People don’t understand the level of involvement we have in our businesses. For us, buying a business isn’t just about financial acquisition. Not at all, in fact. In many cases we really take over. We become the management body of that business, and the business becomes ours while we implement our game plan. Then we bring the right management team on board to lead, and to pick up where we left off. So the whole process is about so much more than restructuring, or even maximizing profit — although of course these are both essential for it to work. We see something in the company when we buy it, then we want to make sure that the right plan is in place and is being implemented correctly so that the company fulfils its full potential.

I think that the way we use data analytics will be a real game changer in the field of private equity. Until now PE has not been affected by technology too much, although there have been some improvements in the way data is gathered and analyzed.

I think the problem that occurred with Abraaj has affected the industry significantly, especially in terms of fundraising, but I believe this will be a short-term effect. I expect in the long term much more competition in the PE space, which until now has had very few players in Egypt and the region as a whole.

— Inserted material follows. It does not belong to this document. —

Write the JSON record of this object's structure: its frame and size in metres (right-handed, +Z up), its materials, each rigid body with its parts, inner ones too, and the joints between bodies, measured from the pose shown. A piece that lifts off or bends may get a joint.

Unscheduled time is quite rare and precious, and I think I use it well: spending time with my family, scuba diving, going out, reading, and watching TV shows and documentaries.

Many people have given me great advice throughout my career. Probably the best advice I’ve ever been given was to listen more than I speak. Another thing I learnt is that no one is indispensable. The team is really more important than the individual.

How do I stay organized? I’m a methodical person, so I have a to-do list that I make every day, and as I complete tasks, I tick them off one by one.